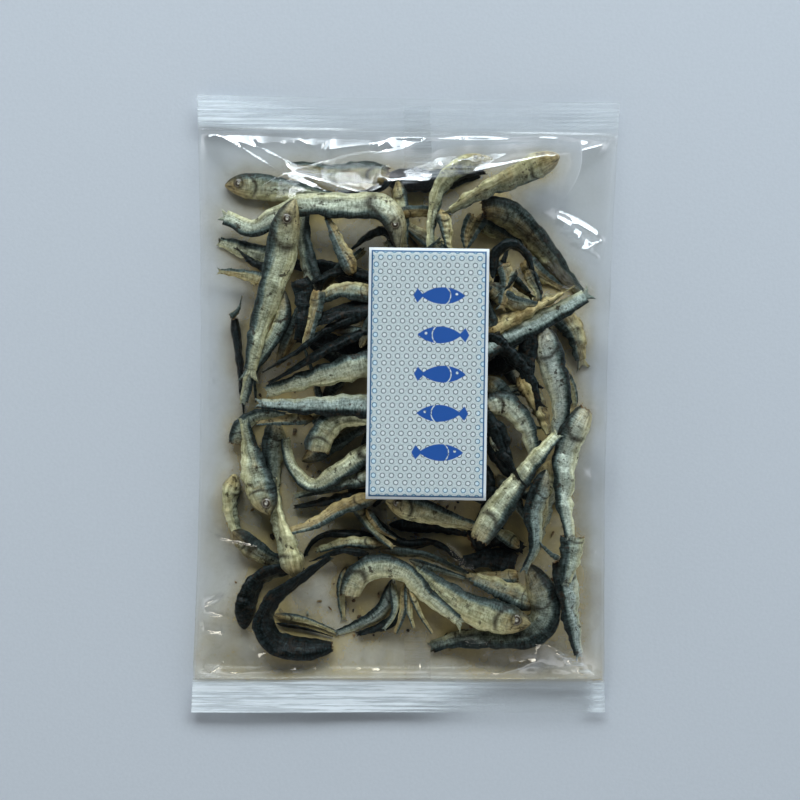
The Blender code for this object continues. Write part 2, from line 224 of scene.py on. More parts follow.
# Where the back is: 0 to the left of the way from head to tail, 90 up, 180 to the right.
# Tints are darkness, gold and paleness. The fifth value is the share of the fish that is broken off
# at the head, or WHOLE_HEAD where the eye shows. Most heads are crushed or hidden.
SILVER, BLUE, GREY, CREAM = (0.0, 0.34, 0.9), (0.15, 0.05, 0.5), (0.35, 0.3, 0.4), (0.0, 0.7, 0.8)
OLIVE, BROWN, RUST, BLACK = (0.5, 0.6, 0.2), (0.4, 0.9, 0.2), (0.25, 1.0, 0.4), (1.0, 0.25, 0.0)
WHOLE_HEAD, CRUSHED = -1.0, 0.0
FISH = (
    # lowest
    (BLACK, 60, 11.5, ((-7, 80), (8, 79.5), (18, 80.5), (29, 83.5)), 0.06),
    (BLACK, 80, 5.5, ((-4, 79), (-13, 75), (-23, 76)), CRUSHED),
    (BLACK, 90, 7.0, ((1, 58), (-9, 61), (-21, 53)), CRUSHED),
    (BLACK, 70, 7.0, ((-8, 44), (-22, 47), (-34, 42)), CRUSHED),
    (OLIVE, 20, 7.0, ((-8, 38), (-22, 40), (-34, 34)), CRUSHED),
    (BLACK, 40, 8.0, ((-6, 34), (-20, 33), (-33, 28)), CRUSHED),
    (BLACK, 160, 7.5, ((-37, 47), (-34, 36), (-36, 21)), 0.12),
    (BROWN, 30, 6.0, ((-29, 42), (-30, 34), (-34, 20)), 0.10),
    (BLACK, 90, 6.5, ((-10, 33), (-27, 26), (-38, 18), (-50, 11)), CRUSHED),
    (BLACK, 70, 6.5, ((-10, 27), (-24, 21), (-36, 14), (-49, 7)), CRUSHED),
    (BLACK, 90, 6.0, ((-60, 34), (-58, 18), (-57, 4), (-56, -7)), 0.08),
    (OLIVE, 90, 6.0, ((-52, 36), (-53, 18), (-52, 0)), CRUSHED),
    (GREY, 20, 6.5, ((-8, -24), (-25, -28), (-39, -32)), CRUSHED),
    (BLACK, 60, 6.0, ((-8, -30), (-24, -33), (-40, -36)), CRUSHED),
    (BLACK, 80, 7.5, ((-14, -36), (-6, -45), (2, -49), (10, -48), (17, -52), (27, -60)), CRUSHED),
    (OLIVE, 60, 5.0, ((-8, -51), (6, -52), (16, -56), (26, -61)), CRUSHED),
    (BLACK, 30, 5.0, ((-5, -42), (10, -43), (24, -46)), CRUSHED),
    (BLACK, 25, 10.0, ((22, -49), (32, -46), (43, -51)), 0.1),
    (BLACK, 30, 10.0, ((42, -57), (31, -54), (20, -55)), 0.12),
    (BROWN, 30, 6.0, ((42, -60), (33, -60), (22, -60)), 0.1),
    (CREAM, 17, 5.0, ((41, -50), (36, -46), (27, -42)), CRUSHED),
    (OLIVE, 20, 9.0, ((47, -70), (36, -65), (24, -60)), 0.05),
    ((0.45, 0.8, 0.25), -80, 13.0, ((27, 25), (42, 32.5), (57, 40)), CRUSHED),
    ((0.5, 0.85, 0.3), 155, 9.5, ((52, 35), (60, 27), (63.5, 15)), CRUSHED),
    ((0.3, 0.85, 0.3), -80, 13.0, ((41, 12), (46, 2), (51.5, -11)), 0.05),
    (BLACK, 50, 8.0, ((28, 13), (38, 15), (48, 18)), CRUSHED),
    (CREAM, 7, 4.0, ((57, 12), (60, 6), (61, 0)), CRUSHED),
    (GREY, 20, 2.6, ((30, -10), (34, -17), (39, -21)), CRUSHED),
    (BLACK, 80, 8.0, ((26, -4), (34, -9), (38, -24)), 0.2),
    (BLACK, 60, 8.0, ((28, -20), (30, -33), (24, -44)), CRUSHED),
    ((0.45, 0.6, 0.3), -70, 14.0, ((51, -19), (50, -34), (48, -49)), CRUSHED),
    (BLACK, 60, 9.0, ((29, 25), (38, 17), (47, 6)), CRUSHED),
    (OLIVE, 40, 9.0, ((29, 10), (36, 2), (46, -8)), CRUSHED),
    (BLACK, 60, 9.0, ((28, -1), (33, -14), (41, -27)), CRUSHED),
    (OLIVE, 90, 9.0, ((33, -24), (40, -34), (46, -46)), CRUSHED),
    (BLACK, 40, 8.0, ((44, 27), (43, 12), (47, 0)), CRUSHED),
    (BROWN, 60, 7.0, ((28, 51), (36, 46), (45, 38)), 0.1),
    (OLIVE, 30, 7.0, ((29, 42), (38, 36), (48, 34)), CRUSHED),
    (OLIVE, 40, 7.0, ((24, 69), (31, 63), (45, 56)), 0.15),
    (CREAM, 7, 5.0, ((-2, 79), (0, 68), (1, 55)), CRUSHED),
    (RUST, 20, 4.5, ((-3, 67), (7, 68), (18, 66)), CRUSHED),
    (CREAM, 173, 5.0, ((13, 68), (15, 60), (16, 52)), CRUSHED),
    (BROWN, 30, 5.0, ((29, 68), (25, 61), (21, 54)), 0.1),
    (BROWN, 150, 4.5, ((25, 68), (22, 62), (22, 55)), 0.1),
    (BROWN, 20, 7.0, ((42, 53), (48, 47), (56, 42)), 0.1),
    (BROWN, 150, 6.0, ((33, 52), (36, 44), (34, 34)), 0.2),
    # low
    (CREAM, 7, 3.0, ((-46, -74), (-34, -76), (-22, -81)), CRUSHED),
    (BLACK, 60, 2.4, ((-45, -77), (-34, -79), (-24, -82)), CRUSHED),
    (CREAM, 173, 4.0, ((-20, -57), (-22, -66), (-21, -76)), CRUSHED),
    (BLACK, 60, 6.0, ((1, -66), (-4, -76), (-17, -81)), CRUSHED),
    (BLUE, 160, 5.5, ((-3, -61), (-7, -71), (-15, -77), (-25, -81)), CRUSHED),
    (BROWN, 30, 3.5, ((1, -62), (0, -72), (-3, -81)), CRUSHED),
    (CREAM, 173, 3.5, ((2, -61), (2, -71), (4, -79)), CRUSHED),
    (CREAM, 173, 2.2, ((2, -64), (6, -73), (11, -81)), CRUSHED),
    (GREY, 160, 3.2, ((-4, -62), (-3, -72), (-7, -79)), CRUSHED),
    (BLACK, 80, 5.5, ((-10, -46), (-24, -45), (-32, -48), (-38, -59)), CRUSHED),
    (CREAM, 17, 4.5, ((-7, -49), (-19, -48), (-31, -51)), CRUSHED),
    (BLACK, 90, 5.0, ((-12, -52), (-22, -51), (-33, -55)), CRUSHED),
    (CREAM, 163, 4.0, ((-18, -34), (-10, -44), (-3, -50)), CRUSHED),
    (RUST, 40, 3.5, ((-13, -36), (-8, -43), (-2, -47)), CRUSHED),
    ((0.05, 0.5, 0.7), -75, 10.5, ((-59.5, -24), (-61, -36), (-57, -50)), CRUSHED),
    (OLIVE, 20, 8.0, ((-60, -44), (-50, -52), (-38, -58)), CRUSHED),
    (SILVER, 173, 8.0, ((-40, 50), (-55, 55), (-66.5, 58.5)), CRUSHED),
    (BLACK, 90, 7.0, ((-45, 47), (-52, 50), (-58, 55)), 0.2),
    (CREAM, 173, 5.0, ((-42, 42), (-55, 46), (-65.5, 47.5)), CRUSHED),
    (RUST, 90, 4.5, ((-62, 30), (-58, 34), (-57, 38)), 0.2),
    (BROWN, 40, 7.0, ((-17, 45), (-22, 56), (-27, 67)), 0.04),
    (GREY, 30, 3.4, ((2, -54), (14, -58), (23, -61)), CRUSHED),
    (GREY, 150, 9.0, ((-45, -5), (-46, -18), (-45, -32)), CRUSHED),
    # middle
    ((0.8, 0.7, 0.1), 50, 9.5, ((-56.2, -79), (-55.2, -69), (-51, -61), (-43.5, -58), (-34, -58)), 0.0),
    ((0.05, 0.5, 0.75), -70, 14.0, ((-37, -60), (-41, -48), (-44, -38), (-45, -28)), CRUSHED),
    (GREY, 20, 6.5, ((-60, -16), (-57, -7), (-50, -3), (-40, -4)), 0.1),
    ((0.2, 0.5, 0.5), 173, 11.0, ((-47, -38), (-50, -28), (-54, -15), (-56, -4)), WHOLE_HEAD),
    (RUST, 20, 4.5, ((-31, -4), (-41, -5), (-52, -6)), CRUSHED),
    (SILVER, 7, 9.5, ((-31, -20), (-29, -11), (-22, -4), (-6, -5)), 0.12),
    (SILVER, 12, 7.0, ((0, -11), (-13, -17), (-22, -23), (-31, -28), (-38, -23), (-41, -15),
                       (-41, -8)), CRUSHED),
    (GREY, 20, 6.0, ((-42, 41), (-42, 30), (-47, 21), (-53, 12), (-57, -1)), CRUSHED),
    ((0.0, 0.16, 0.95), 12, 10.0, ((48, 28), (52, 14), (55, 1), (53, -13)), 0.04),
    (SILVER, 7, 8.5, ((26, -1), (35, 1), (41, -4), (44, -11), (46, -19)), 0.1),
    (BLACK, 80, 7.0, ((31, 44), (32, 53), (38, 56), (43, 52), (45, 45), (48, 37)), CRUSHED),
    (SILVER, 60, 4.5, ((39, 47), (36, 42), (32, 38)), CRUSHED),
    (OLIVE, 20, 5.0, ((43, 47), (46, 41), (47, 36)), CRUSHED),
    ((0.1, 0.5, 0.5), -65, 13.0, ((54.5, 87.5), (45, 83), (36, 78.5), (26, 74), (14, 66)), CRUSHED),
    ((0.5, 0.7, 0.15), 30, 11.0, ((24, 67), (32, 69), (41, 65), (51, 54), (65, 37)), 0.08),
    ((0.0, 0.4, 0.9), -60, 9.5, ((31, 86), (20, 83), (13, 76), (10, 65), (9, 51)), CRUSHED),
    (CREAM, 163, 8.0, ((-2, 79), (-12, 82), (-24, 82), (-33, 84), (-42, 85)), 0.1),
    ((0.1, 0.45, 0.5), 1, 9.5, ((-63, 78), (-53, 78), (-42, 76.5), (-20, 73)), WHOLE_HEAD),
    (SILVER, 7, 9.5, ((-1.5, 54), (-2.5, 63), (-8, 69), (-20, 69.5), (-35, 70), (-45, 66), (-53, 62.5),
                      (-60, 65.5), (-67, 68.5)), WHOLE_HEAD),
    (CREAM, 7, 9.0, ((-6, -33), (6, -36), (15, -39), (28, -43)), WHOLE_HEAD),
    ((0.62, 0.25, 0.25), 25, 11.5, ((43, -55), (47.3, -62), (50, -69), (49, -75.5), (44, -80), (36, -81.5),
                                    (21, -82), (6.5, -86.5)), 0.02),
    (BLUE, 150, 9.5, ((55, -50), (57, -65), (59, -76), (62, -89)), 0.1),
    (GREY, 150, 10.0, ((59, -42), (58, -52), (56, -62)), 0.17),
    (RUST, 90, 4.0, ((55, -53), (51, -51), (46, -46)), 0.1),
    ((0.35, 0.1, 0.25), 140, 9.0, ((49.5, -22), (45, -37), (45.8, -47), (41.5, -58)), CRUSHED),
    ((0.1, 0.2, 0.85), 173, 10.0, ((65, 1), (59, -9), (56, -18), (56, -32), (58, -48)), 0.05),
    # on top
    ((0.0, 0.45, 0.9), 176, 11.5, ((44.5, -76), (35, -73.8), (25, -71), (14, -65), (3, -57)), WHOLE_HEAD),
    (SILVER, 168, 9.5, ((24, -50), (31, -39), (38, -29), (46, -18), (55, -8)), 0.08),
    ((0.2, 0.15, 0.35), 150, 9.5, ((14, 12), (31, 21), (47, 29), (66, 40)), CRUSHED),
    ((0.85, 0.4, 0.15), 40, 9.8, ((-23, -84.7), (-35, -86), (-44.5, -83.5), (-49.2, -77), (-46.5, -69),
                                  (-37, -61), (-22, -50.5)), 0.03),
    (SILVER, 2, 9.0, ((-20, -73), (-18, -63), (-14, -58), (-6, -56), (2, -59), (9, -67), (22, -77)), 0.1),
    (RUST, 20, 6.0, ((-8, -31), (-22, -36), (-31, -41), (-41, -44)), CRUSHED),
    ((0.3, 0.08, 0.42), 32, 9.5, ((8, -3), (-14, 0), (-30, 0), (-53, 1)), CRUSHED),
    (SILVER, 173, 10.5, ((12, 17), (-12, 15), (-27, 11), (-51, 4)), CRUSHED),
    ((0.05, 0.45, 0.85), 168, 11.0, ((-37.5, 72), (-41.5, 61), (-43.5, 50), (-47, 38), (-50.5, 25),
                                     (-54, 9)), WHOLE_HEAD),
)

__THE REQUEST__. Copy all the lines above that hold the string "from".

__ANSWER BELOW__.
The Blender code for this object continues. Write part 2, from line 224 of scene.py on. More parts follow.
# Where the back is: 0 to the left of the way from head to tail, 90 up, 180 to the right.